Alfonso Ussía
En la cárcel
Cuando escribo es 28 de noviembre. Casualidades del destino. Se casa el hijo de unos grandes amigos y se celebra a pocos centenares de metros del lugar del genocidio. Hace 79 años, cayó acribillado por las balas el abuelo, y hoy el nieto acude a una boda siguiendo la ruta de la muerte. Lo escribí meses atrás. A don Pedro Muñoz-Seca no le dieron tiempo para ser franquista. Lo mataron –como recuerda Julio Merino hoy en LA RAZÓN–, por los únicos delitos de ser de derechas, católico, monárquico y el autor de teatro más celebrado y popular durante la Segunda República. Aunque su obra magna, «La Venganza de Don Mendo» –la más representada de la historia del teatro español–, se estrenó con rotundo éxito el 20 de diciembre de 1918 en el Teatro de la Comedia de Madrid, ciudad en la que vivió, tuvo nueve hijos y estrenó más de doscientas obras teatrales. Don Pedro había estrenado en Barcelona su comedia «La Tonta del Rizo» el 18 de julio de 1936. Le anunciaron que la Policía comunista le seguía. Se ocultó en Barcelona, y por una delación, fue detenido por dos comisarios el 4 de agosto. Don Pedro estaba acompañado de su mujer, mi abuela, Asunción Ariza Díez de Bulnes. Curiosa detención. Viajaron a Madrid con escala en Valencia. Allí pernoctaron en el «Regina Hotel», sito en la calle Lauria. La factura la pagó el detenido, lo cual resulta sorprendente. La tengo ante mis ojos. «Dos baños, 6 pesetas. Una naranjada, una peseta. Dos gaseosas, una peseta. Un «Diamante», seis pesetas. Una botella de «Solares», tres pesetas. Cuatro comidas, 28 pesetas. Tres cafés y una manzanilla, tres pesetas. 15% de servicio, 7 pesetas. Total a pagar, 57 pesetas».

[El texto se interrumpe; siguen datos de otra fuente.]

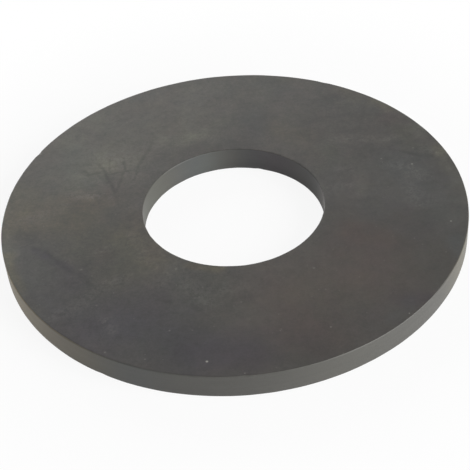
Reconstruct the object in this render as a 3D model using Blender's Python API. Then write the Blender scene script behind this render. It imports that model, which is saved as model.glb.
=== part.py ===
"""Flat rubber seal ring for the flush valve of a toilet cistern.

The ring is one piece, punched out of a flat sheet of black rubber: two flat moulded faces, a
straight cut wall round the outside, a straight cut wall round the hole, and four slightly softened
edges. It lies on its sealing face. The origin is the centre of that face, +Z is the ring's axis
and points up through the hole, and lengths are in metres.
"""

import math

import bmesh
import bpy

MM = 0.001

# Driving dimensions
OUTER_DIAMETER = 64.0 * MM
BORE_DIAMETER = 25.0 * MM
THICKNESS = 3.5 * MM
OUTER_EDGE_RADIUS = 0.15 * MM
BORE_EDGE_RADIUS = 0.15 * MM

# Fineness of the mesh
RING_SEGMENTS = 144
EDGE_SEGMENTS = 3
SMOOTH_UP_TO = math.radians(35.0)
SAME_POINT = 0.001 * MM

# Look of the rubber
RUBBER_COLOUR = (0.075, 0.073, 0.070, 1.0)
RUBBER_ROUGHNESS = 0.55


def clear_scene():
    for obj in list(bpy.data.objects):
        bpy.data.objects.remove(obj, do_unlink=True)


def rounded_corner(corner, inward, radius):
    """Points (radius, height) of a quarter round that softens one corner of the section.

    corner is the sharp corner and inward holds the signs that lead from it into the rubber. The
    points run from the flat face to the cut wall.
    """
    centre = (corner[0] + inward[0] * radius, corner[1] + inward[1] * radius)
    points = []
    for step in range(EDGE_SEGMENTS + 1):
        turn = math.radians(90.0) * step / EDGE_SEGMENTS
        points.append(
            (
                centre[0] - inward[0] * radius * math.sin(turn),
                centre[1] - inward[1] * radius * math.cos(turn),
            )
        )
    return points


def ring_section():
    """The closed section of the ring, as (radius, height) points taken once round it."""
    outer = OUTER_DIAMETER / 2
    bore = BORE_DIAMETER / 2
    wall_limit = THICKNESS / 2
    outer_round = min(OUTER_EDGE_RADIUS, wall_limit)
    bore_round = min(BORE_EDGE_RADIUS, wall_limit)

    top_outer = rounded_corner((outer, THICKNESS), (-1, -1), outer_round)
    bottom_outer = rounded_corner((outer, 0.0), (-1, 1), outer_round)
    bottom_bore = rounded_corner((bore, 0.0), (1, 1), bore_round)
    top_bore = rounded_corner((bore, THICKNESS), (1, -1), bore_round)
    return top_outer + bottom_outer[::-1] + bottom_bore + top_bore[::-1]


def turned_mesh(name, section):
    """A closed mesh made by spinning the section once round the Z axis."""
    bm = bmesh.new()
    verts = [bm.verts.new((radius, 0.0, height)) for radius, height in section]
    edges = [bm.edges.new((a, b)) for a, b in zip(verts, verts[1:] + verts[:1])]
    bmesh.ops.spin(
        bm,
        geom=verts + edges,
        cent=(0.0, 0.0, 0.0),
        axis=(0.0, 0.0, 1.0),
        angle=math.tau,
        steps=RING_SEGMENTS,
        use_merge=True,
    )
    bmesh.ops.remove_doubles(bm, verts=bm.verts, dist=SAME_POINT)
    bmesh.ops.recalc_face_normals(bm, faces=bm.faces)
    mesh = bpy.data.meshes.new(name)
    bm.to_mesh(mesh)
    bm.free()
    mesh.shade_smooth()
    mesh.set_sharp_from_angle(angle=SMOOTH_UP_TO)
    return mesh


def rubber_material():
    material = bpy.data.materials.new("black_rubber")
    material.use_nodes = True
    shader = material.node_tree.nodes["Principled BSDF"]
    shader.inputs["Base Color"].default_value = RUBBER_COLOUR
    shader.inputs["Roughness"].default_value = RUBBER_ROUGHNESS
    shader.inputs["Metallic"].default_value = 0.0
    return material


def make_seal_ring():
    ring = bpy.data.objects.new("seal_ring", turned_mesh("seal_ring", ring_section()))
    ring.data.materials.append(rubber_material())
    bpy.context.scene.collection.objects.link(ring)
    return ring


clear_scene()
make_seal_ring()
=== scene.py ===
"""Looks of a flush valve seal, a flat ring punched out of dark rubber sheet.

The ring is made again as a finer mesh than the solid that it stands for, with the shallow
undulation, creases, nicks and cut marks of the real rubber. Marks on its top face are given by the
pixel of the photograph (470 x 470) where they show, and are put on the ring through the camera.
Lengths are in metres, and in millimetres where a name ends in _MM or in a material.
"""

import math

import bpy
import numpy as np
from mathutils import Matrix, Vector, noise


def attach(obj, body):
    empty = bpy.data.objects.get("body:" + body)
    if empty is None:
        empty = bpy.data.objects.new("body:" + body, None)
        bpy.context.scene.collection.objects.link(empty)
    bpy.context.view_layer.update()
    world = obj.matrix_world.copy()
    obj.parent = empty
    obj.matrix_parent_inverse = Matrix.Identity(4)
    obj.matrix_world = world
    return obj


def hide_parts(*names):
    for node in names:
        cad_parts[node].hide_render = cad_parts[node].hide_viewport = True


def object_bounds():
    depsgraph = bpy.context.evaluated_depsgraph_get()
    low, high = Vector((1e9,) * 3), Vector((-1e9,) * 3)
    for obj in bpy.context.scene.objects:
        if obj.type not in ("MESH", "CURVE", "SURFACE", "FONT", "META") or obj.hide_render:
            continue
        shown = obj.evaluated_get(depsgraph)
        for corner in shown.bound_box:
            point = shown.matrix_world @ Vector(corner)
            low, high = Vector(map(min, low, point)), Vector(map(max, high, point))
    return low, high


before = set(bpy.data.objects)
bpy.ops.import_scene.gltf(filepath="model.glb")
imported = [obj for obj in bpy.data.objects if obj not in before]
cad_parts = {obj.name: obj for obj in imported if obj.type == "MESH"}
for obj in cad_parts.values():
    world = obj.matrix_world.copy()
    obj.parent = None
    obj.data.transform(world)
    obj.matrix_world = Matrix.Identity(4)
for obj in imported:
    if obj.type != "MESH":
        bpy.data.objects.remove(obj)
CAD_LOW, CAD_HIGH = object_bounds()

MM = 0.001

# Camera, as fitted to the ring's edges in the photograph
PHOTO_PIXELS = 470
SENSOR_MM = 36.0
LENS_MM = 93.29
CAMERA_ELEVATION = math.radians(40.866)
CAMERA_ROLL = math.radians(-4.754)
CAMERA_DISTANCE = 167.83 * MM
RING_RIGHT_OF_AXIS = -0.248 * MM
RING_ABOVE_AXIS = 4.243 * MM

# White floor, flat in the middle and rising to a rim all round. It is plain white where it is seen,
# but for a share of its own shading, which holds the ring's shadow. That share is full up to the first
# radius and gone at the second one. In reflections it matters inside the hole.
FLOOR_RADIUS = 3.0
FLOOR_FLAT_RADIUS = 1.2
FLOOR_RIM_HEIGHT = 0.9
FLOOR_TURNS = 96
FLOOR_RIM_STEPS = 12
FLOOR_COLOUR = (0.80, 0.80, 0.80, 1.0)
SEEN_SHADE = 0.10
SEEN_SHADE_RADII = (0.036, 0.065)
REFLECTED_SHADE = 0.42
REFLECTED_SHADE_RADII = (0.0125, 0.030)

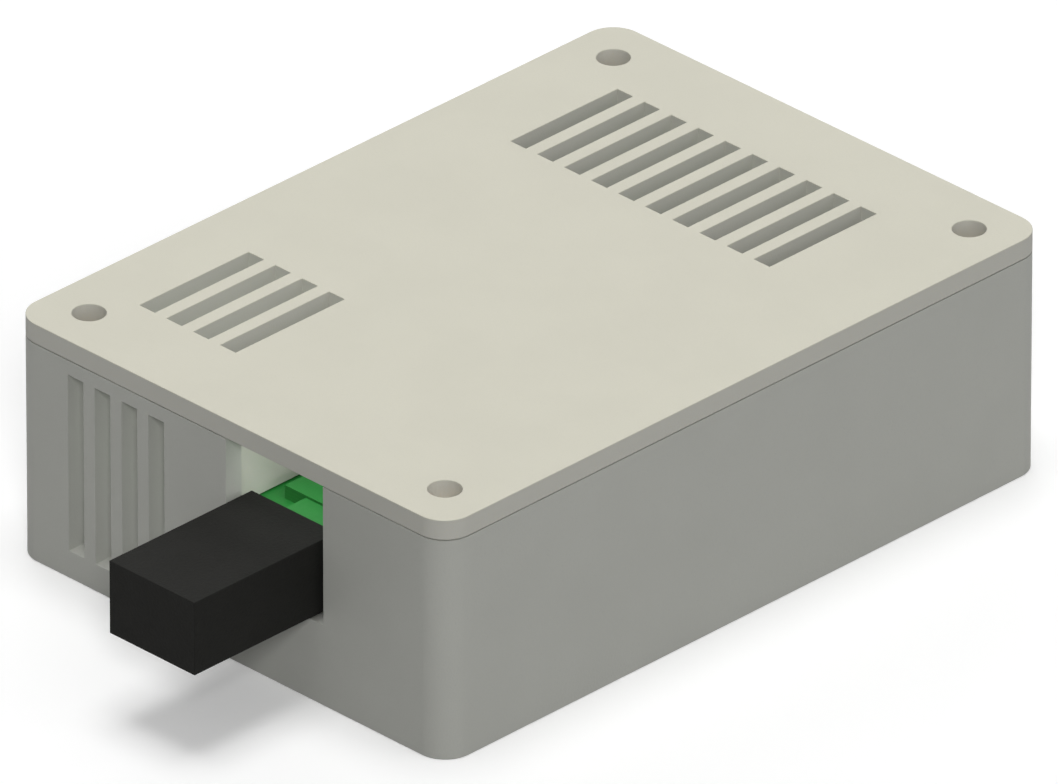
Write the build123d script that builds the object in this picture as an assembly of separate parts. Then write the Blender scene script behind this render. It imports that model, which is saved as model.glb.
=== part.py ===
from build123d import *
import os

# Sensor enclosure, in millimetres. X runs across the box, Y along it, Z up.
# The origin is the middle of the bottom face. The short wall with the vents and the plug faces -Y.

# Box
box_width = 56.0
box_length = 78.0
body_height = 23.0
lid_thickness = 2.0
wall = 2.0
floor = 2.0
corner_radius = 3.0

# Lid screws and the brass inserts under them
screw_inset = 5.0            # from the box's sides to each screw's axis
lid_hole_diameter = 3.2
insert_diameter = 4.2
insert_bore_diameter = 2.5
insert_length = 5.0
insert_groove = 0.3
post_wall = 1.5              # plastic left around an insert
screw_room = 12.0            # free depth under an insert for a long screw

# Lip under the lid
lip_thickness = 1.2
lip_depth = 1.5
lip_gap = 0.2

# Vents
slot_width = 2.0
slot_pitch = 3.5
slot_length = 14.0
front_slot_count = 4
front_slot_shift = 0.5       # the group's middle, to the right of the sensor chamber's
front_slot_start = 9.25      # from the front wall's outer face to the slots
rear_slot_count = 10
rear_slot_shift = -1.75      # the group's middle, from the box's
rear_slot_end = 9.0          # from the slots to the rear wall's outer face
wall_slot_sill = 2.85        # from the bottom face to the front wall's slots
wall_slot_head = 1.65        # left above them, up to the body's rim

# Sensor chamber, closed off by a baffle under the lid and a rib on the floor
chamber_length = 26.0
baffle_thickness = 1.4
baffle_gap = 0.25            # above and below the main board
baffle_radio_gap = 1.9       # from the baffle's side to the radio module

# Main board on four standoffs
board_thickness = 1.6
board_gap = 0.5              # to the side and rear walls
board_front_gap = 1.4        # to the front wall
board_post_gap = 0.4
standoff_height = 9.6
standoff_diameter = 5.2
standoff_inset_x = 6.5       # from the box's sides
standoff_inset_y = 15.0
gusset_thickness = 1.2
gusset_drop = 1.5
board_screw_diameter = 2.0
board_screw_length = 6.0
board_screw_head = 3.8
board_screw_head_height = 1.4
board_screw_head_edge = 0.5
board_hole_diameter = 2.3
relief_slot_width = 1.5      # milled beside the sensor to keep the board's heat away
relief_slot_gap = 2.5        # from the sensor's board to that slot

# Power plug and its receptacle
plug_inset = 21.95           # plug's axis, from the right wall's outer face
plug_width = 11.0
plug_height = 7.6
plug_length = 18.2
plug_depth = 2.57            # how far it reaches in past the front wall's outer face
plug_edge = 0.05
notch_gap = 0.75
receptacle_width = 8.0
receptacle_height = 2.8
receptacle_length = 5.0
receptacle_sink = 0.2        # its middle, below the main board's top
receptacle_taper = 1.2       # the lower corners are cut off by this much
receptacle_wall = 0.35
receptacle_setback = 1.0     # from the front wall's inner face to its mouth
receptacle_fit = 0.1         # in the board's cut-out
tip_gap = 0.15
tip_wall = 0.25
tip_end_gap = 0.3
tip_root = 1.5               # length held in the overmould
tongue_width = 4.6
tongue_thickness = 0.5
tongue_root = 0.8

# Radio module behind the receptacle
radio_shift = 2.24           # its middle, to the right of the plug's axis
radio_width = 18.0
radio_length = 25.5
radio_thickness = 1.4
radio_front_gap = 0.05
radio_pad_count = 14
radio_pad_pitch = 1.27
radio_pad_diameter = 0.8
radio_can_width = 15.8
radio_can_length = 17.6
radio_can_height = 2.2
radio_can_rear_gap = 1.1
radio_can_edge = 0.3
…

En Madrid, fue liberada mi abuela mientras don Pedro ingresaba en la cárcel-checa de San Antón. Escribió a su familia desde la cárcel 41 postales y tres cartas, la última de ellas, estremecedora. Al principio optimistas y bienhumoradas, y a partir de octubre resumidas en la melancolía. En una de ellas pide a su mujer que le lleve abrigos, libros y la bigotera. «Mis bigotes se han desplomado y parezco Don Quijote». Se convirtió en el centro de la atención entre los presos. Se especializó en la limpieza de las lentejas que comían casi a diario. Levantaba ánimos y optimismos. Pero en sus soledades –las cartas lo prueban–, sabía que su final estaba resuelto y decidido. Asesinaron a todos sus amigos, militares y marinos, y con éstos a sus hijos, algunos de los cuales no habían cumplido los catorce años. Largo Caballero y Santiago Carrillo organizaron la masacre. El 27 de julio, se reunió con Cayetano Luca de Tena y Julián Cortés-Cavanillas. Les entregó algunos objetos. –Me han anunciado que mañana salgo en la expedición–. A las dos de la mañana del 28 firma su última carta a su mujer. «Como comprenderás, voy bien preparado y libre de culpas. 28 de noviembre de 1936». Al oir su nombre, sale airoso y con la sonrisa que simula la emoción. No puede abrazar a sus amigos porque le atan con un fino bramante las manos por la espalda. Le quitan uno de sus abrigos. Hace frío, y con el frío don Pedro era muy andaluz. Su reloj de bolsillo y su cadena le son también sustraídos. Sus célebres bigotes altivos y decimonónicos caen al suelo entre las risas de los milicianos. –Sin bigotes, está usted ridículo–. En Paracuellos fuma un cigarrillo mientras fusilan a los primeros cincuenta inocentes del día. Don Pedro va en la segunda tanda. Muere junto a un padre agustino. Para que sus ejecuciones fueran más eficaces, los verdugos usaban fusiles y ametralladoras con soporte fijado al terreno. Su grito de «España, viva Cristo Rey» es silenciado por una ametralladora. El preso encargado del enterramiento en las fosas comunes contó catorce impactos en el cuerpo sin vida de don Pedro. Trece y el tiro de gracia, que le atravesó la cabeza de sien a sien. Hoy es 28 de noviembre y acudiré a una boda que se festejará frente al campo del sacrificio, del genocidio socialista y comunista de Paracuellos del Jarama.
En Roma se han iniciado los trámites para su beatificación. En Madrid le quitan la calle por ser lo que nunca le permitieron elegir. Señora Alcaldesa. También a usted, títere Carmona. Permítanme que les muestre mi público desprecio.